See Siegert v. Gilley, 500 U.S. 226, 232 (1991); and Hayter v. City of Mount Vernon, 154 F.3d 269, 274 (5th Cir. 1998).
Plaintiff's claim against defendant Manley fails as well, but for different reasons. Plaintiff's only references to defendant Manley, in his amended complaint as well as his responses to the motion to dismiss, concern Manley's involvement in his suspension and ultimate termination in 1999 and 2000. In the lawsuit presently before the Court plaintiff complains about his non-selection for a position in May 2001. Insofar as plaintiff attempts to premise a claim on facts surrounding the 1999 and 2000 suspension and termination, any such claim was fully litigated in the prior lawsuit and therefore is barred by res judicata. To the extent he attempts to attach liability to Manley for his non-selection in 2001, he has failed to plead specific facts that connect Manley to any civil rights violation implicated by his non-selection. Accordingly, plaintiff's claims against the individual defendants are dismissed.
The prerequisites to application of res judicata are:
1. Identity of parties, including parties in privity with those in the original suit,
2. Prior judgment rendered by a court of competent jurisdiction,
3. Entry of final judgment on the merits in the original suit, and
4. Same claim or transaction involved in both cases.

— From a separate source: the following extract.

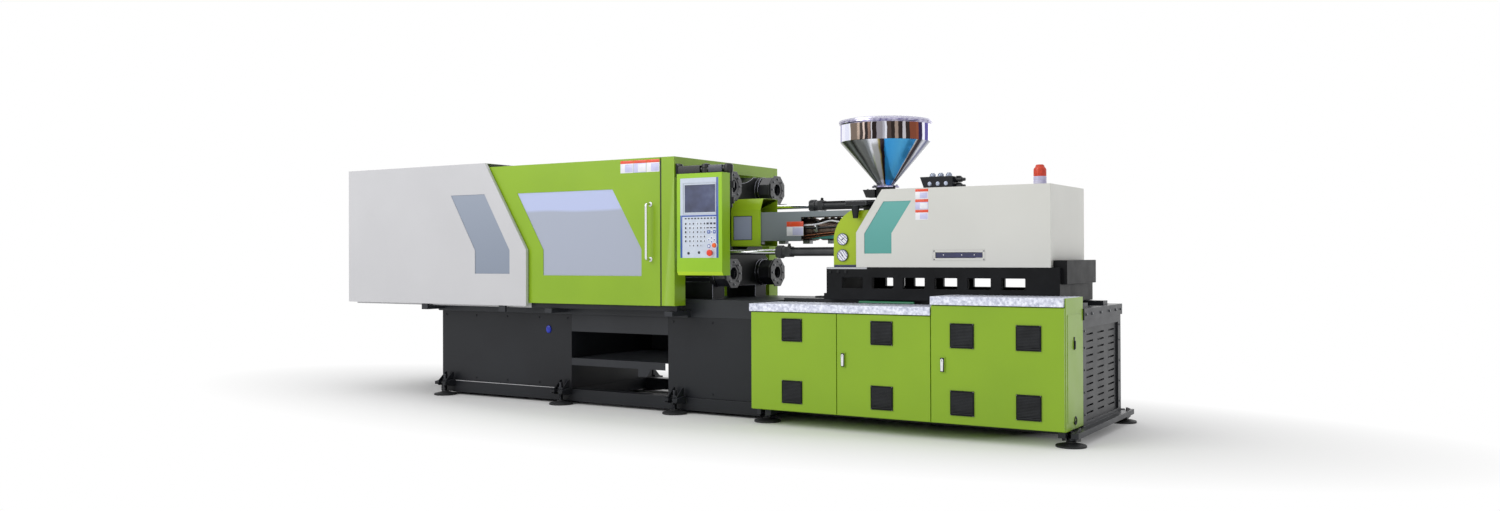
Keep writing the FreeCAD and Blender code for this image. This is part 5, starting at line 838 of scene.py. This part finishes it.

Travelers Ins. Co. v. St. Jude Hosp. of Kenner, 37 F.3d 193, 195 (5th Cir. 1994), cert. denied, 514 U.S. 1065 (1995). Both plaintiff Garcia and defendant Manley were parties to the earlier suit, final judgment was rendered by a court of competent jurisdiction and affirmed on appeal, and the prior lawsuit involved claims of discrimination arising out of the adverse employment actions which took place in 1999 and 2000. Clearly, res judicata prevents plaintiff from relitigating his claims of discrimination for those adverse actions in this suit.
Conclusion
For the reasons stated above, defendants' motion to dismiss plaintiff's claims against the individual defendants in their individual capacities under 42 U.S.C. § 1981 and 1983 is GRANTED and those claims are ORDERED DISMISSED with prejudice. Defendants' motion to dismiss plaintiff's Title VII claims is DENIED.